After his careful explanation of the process of locating vectors in space, Widdows cites a nineteenth century satirical novel called Flatland, by Edwin Abbott, in which "the world of a humble square is rocked by the intersection of a solid sphere with his two-dimensional existence. At first resistant, the square becomes convinced that a third dimension is possible" (Widdows 166, emphasis in original).
Perhaps embracing the simultaneous non-reality and infinite potential of n-dimensions is a way of reminding ourselves that the projections of mathematics and computation are, ultimately, one creative way of representing the world. Not the world itself. The representations can surprise, delight, and even reveal, but they don't mean without our intention.

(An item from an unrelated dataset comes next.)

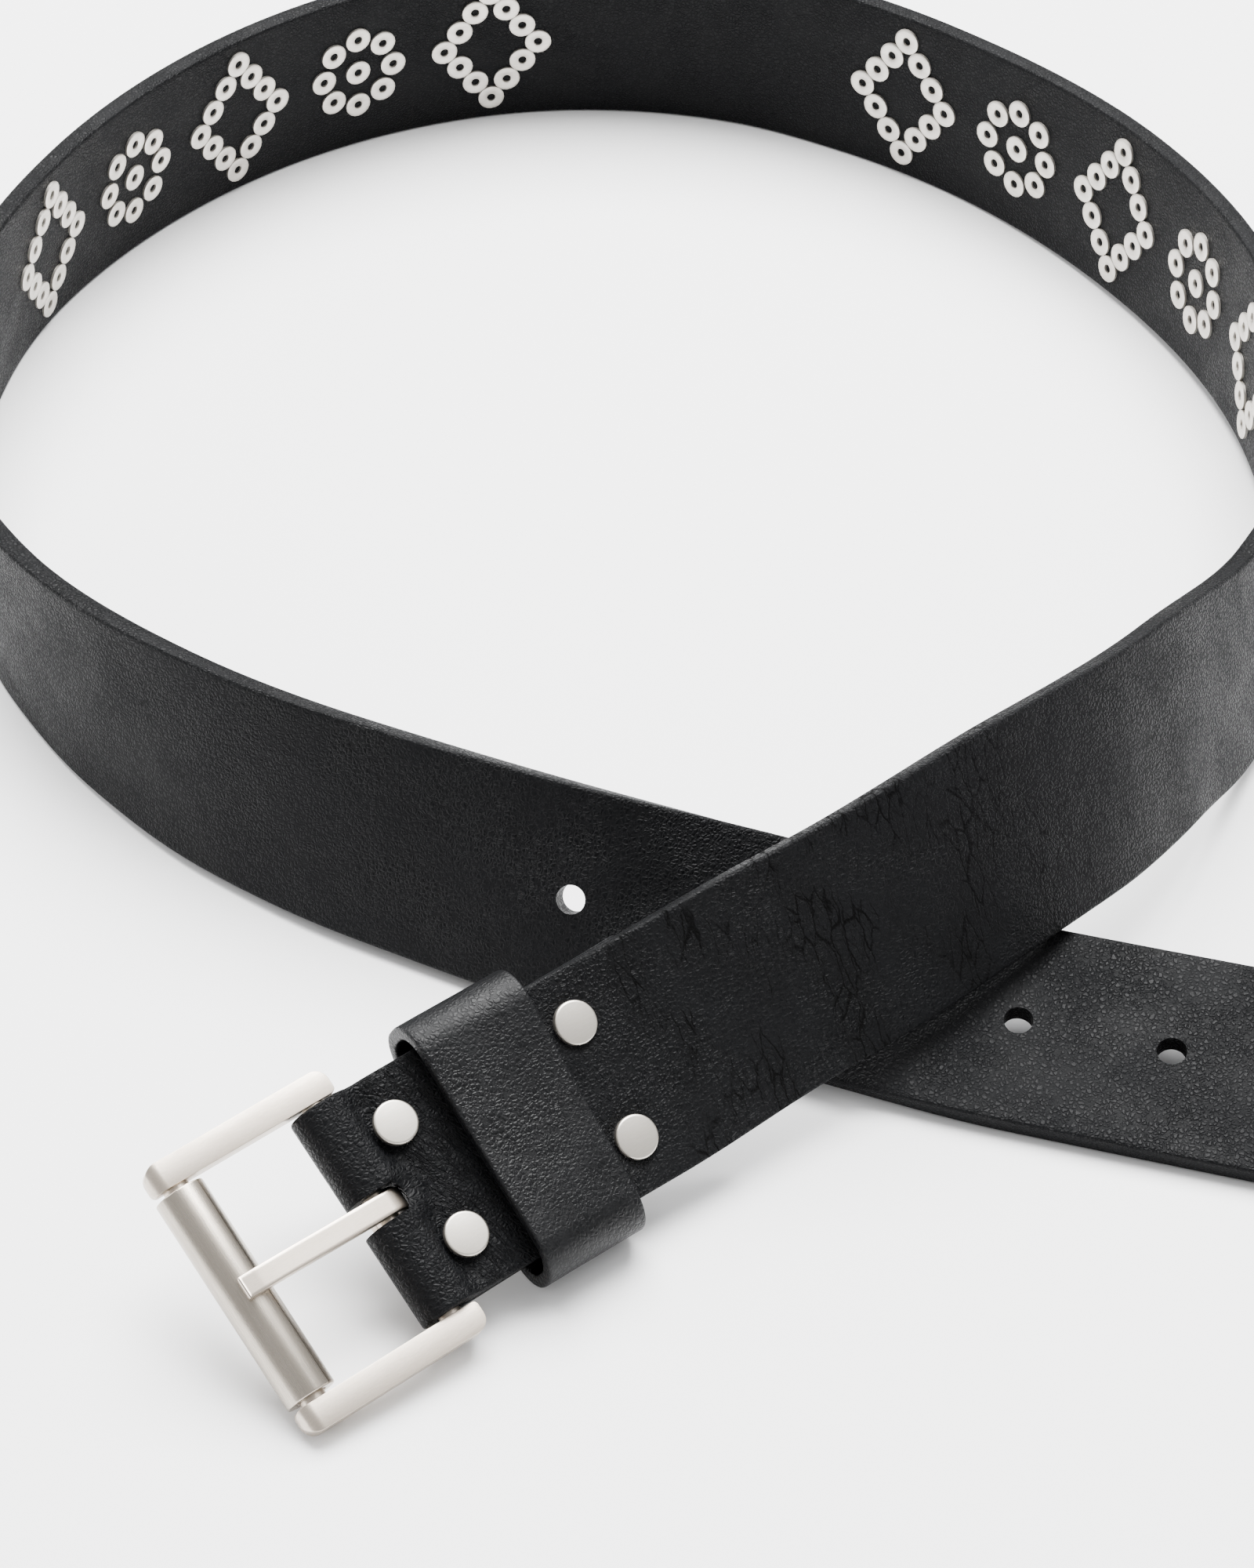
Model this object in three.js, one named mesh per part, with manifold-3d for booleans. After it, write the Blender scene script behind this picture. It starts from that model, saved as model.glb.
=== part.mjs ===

So see you back next week, when I’ll again be channeling my inner square.
* Widdows is a charming writer, and I would now read any math book he ever writes. He wrote Geometry of Meaning in 2004, during what looks like a postdoctoral stint at Stanford. After that, he left the academy and is now working on quantum cognition. I take some faint hope that a person who took the time to write such a lovely and accessible book is also going to do humane work on what sounds like a frightfully consequential topic.
Ah, transcendent math. So glad you are working through this. Your effort, and dare I say delight, shines through!